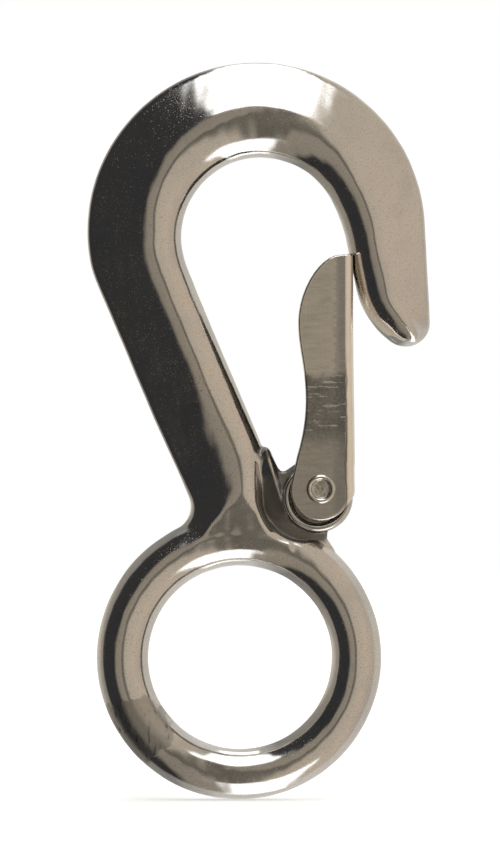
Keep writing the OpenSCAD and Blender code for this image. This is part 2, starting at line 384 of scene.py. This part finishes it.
def plan_of_hook(x, z):
    """What the section of the hook needs to know at each place in plan."""
    inner, outer, tip = inner_distance(x, z), outer_distance(x, z), tip_distance(x, z)
    ridge = ridge_place(x, z)
    left = np.where(on_nose(x, z), 0.0, 1.0)
    crest = CREST_H - 0.12 * left * fade(z, 30, 24) - 1.2 * (1 - left) * fade(z, 55.6, 50.8)
    bead = np.clip(0.95 * (inner + outer - ridge) + 0.7 * left * fade(z, 52, 38), 3.0, 6.4)
    bead = bead + (1.5 - bead) * left * fade(z, 31.5, 23.0)
    edge_r = EDGE_R + 1.7 * left * fade(z, 31, 21)
    run = np.maximum(ridge - edge_r, 0.3)
    slope = np.arccos(edge_r / np.hypot(crest, run)) - np.arctan2(run, crest)
    blend = 0.5 + 0.8 * left * fade(z, 46, 36) * fade(z, 22, 30)
    turn = fade(z, NOSE_TIP[1], NOSE_TIP[1] - 2.5)
    return inner, outer, tip, turn, bead, crest, edge_r, slope, blend


def hook_section(plan, y):
    """Round bead on the throat side, bevelled flange on the outer side, soft ridge between."""
    inner, outer, tip, turn, bead, crest, edge_r, slope, blend = plan
    high = np.abs(y)
    side = np.maximum(bead - inner, 0.0) / bead
    crown = (np.hypot(side, high / crest) - 1) * np.minimum(bead, crest)
    run = outer - edge_r
    bevel = high * np.cos(slope) - run * np.sin(slope) - edge_r
    edge = np.hypot(run, high) - edge_r
    flange = np.where(run * np.cos(slope) + high * np.sin(slope) > 0, bevel, edge)
    return soft_max(soft_max(crown, flange, blend), -tip, 0.05 + 1.5 * turn * fade(high, 0.3, 1.5))


WEB_OUTLINE = [
    (2.0, 32.2), (3.7, 33.0), (3.95, 33.9), (4.3, 34.2), (4.7, 34.1), (5.0, 33.75), (5.8, 32.0),
    (6.25, 31.0), (6.8, 30.4), (7.5, 30.45), (8.2, 30.9), (9.2, 31.6), (11.0, 32.2), (13.5, 32.2),
    (16.2, 30.0), (17.6, 27.5), (17.6, 24.0), (15.8, 21.8), (14.4, 20.9), (14.3, 19.4), (15.6, 17.4),
    (12.0, 16.6), (5.0, 18.0), (2.0, 22.0),
]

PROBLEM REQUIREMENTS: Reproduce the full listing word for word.

EXERCISE SOLUTION:
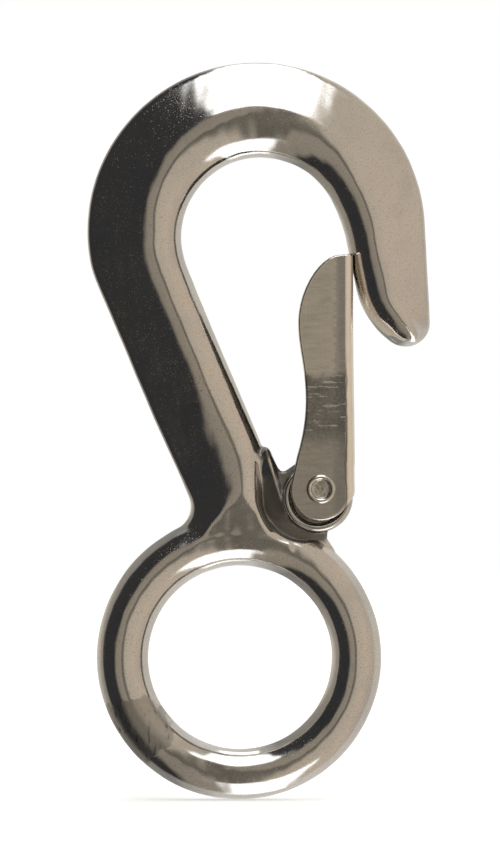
Keep writing the OpenSCAD and Blender code for this image. This is part 2, starting at line 384 of scene.py. This part finishes it.
def plan_of_hook(x, z):
    """What the section of the hook needs to know at each place in plan."""
    inner, outer, tip = inner_distance(x, z), outer_distance(x, z), tip_distance(x, z)
    ridge = ridge_place(x, z)
    left = np.where(on_nose(x, z), 0.0, 1.0)
    crest = CREST_H - 0.12 * left * fade(z, 30, 24) - 1.2 * (1 - left) * fade(z, 55.6, 50.8)
    bead = np.clip(0.95 * (inner + outer - ridge) + 0.7 * left * fade(z, 52, 38), 3.0, 6.4)
    bead = bead + (1.5 - bead) * left * fade(z, 31.5, 23.0)
    edge_r = EDGE_R + 1.7 * left * fade(z, 31, 21)
    run = np.maximum(ridge - edge_r, 0.3)
    slope = np.arccos(edge_r / np.hypot(crest, run)) - np.arctan2(run, crest)
    blend = 0.5 + 0.8 * left * fade(z, 46, 36) * fade(z, 22, 30)
    turn = fade(z, NOSE_TIP[1], NOSE_TIP[1] - 2.5)
    return inner, outer, tip, turn, bead, crest, edge_r, slope, blend


def hook_section(plan, y):
    """Round bead on the throat side, bevelled flange on the outer side, soft ridge between."""
    inner, outer, tip, turn, bead, crest, edge_r, slope, blend = plan
    high = np.abs(y)
    side = np.maximum(bead - inner, 0.0) / bead
    crown = (np.hypot(side, high / crest) - 1) * np.minimum(bead, crest)
    run = outer - edge_r
    bevel = high * np.cos(slope) - run * np.sin(slope) - edge_r
    edge = np.hypot(run, high) - edge_r
    flange = np.where(run * np.cos(slope) + high * np.sin(slope) > 0, bevel, edge)
    return soft_max(soft_max(crown, flange, blend), -tip, 0.05 + 1.5 * turn * fade(high, 0.3, 1.5))


WEB_OUTLINE = [
    (2.0, 32.2), (3.7, 33.0), (3.95, 33.9), (4.3, 34.2), (4.7, 34.1), (5.0, 33.75), (5.8, 32.0),
    (6.25, 31.0), (6.8, 30.4), (7.5, 30.45), (8.2, 30.9), (9.2, 31.6), (11.0, 32.2), (13.5, 32.2),
    (16.2, 30.0), (17.6, 27.5), (17.6, 24.0), (15.8, 21.8), (14.4, 20.9), (14.3, 19.4), (15.6, 17.4),
    (12.0, 16.6), (5.0, 18.0), (2.0, 22.0),
]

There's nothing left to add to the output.